§ EXERCISE REQUIREMENTS:
Search the data for the word "slide". Reproduce every line where it is found.

※

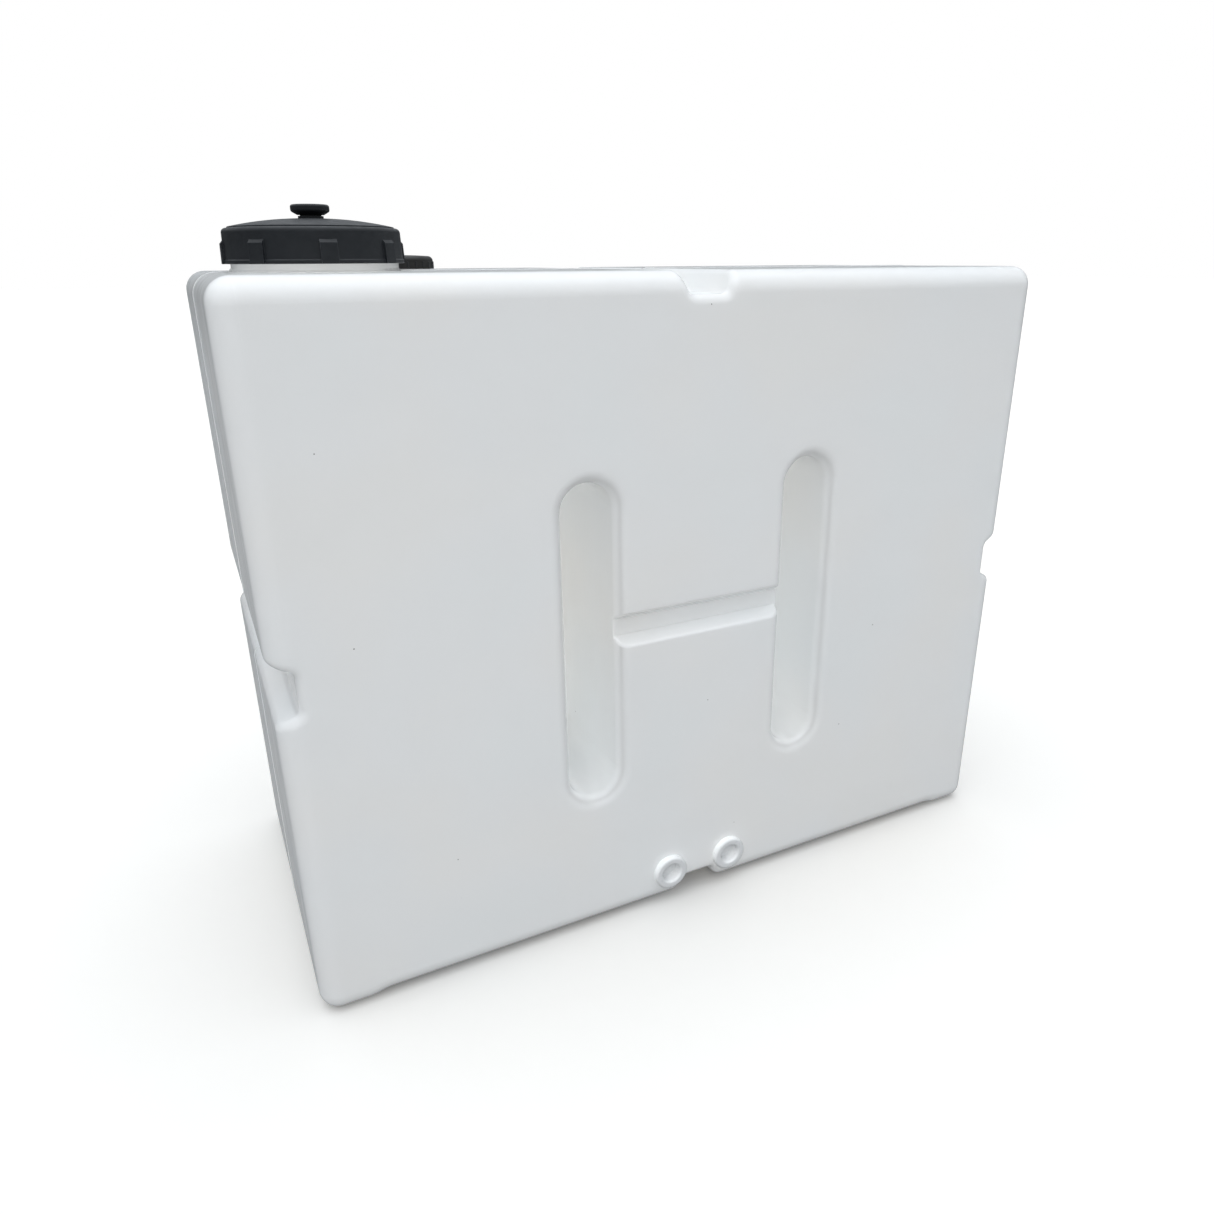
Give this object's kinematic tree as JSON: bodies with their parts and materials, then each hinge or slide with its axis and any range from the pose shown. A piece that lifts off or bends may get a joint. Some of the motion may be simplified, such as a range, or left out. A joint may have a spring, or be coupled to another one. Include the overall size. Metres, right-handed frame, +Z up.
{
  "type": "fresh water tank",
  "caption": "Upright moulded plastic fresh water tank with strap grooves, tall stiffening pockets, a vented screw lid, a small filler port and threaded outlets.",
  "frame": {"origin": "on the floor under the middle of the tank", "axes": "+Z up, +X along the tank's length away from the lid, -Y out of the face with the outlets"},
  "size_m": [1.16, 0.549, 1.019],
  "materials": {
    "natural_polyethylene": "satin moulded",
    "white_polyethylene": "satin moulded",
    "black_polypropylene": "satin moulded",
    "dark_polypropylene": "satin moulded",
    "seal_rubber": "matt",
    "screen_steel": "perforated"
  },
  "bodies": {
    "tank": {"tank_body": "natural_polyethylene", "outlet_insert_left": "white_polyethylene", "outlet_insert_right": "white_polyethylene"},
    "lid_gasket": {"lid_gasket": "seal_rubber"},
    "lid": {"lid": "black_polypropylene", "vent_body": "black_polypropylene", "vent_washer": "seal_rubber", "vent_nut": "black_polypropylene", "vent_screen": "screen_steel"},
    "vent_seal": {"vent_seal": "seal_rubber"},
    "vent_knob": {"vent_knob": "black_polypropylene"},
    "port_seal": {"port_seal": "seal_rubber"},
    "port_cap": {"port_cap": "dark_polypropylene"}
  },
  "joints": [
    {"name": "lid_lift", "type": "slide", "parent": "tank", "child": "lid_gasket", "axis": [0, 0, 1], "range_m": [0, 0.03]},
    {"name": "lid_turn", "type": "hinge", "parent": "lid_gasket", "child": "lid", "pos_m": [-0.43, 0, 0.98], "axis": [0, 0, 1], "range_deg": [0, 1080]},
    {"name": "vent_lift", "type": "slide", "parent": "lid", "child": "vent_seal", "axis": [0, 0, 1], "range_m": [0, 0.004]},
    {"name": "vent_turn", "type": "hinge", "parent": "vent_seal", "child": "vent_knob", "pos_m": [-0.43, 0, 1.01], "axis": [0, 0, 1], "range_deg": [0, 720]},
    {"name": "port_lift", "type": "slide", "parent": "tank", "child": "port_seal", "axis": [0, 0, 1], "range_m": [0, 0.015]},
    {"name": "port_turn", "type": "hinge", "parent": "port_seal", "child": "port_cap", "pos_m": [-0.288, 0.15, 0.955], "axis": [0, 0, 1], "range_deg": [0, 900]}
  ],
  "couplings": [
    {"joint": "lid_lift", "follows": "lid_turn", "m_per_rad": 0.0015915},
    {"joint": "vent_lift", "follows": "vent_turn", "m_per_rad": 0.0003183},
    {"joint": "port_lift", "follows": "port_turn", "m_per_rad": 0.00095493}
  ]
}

※

§ EXERCISE RESPONSE:
Give this object's kinematic tree as JSON: bodies with their parts and materials, then each hinge or slide with its axis and any range from the pose shown. A piece that lifts off or bends may get a joint. Some of the motion may be simplified, such as a range, or left out. A joint may have a spring, or be coupled to another one. Include the overall size. Metres, right-handed frame, +Z up.
    {"name": "lid_lift", "type": "slide", "parent": "tank", "child": "lid_gasket", "axis": [0, 0, 1], "range_m": [0, 0.03]},
    {"name": "vent_lift", "type": "slide", "parent": "lid", "child": "vent_seal", "axis": [0, 0, 1], "range_m": [0, 0.004]},
    {"name": "port_lift", "type": "slide", "parent": "tank", "child": "port_seal", "axis": [0, 0, 1], "range_m": [0, 0.015]},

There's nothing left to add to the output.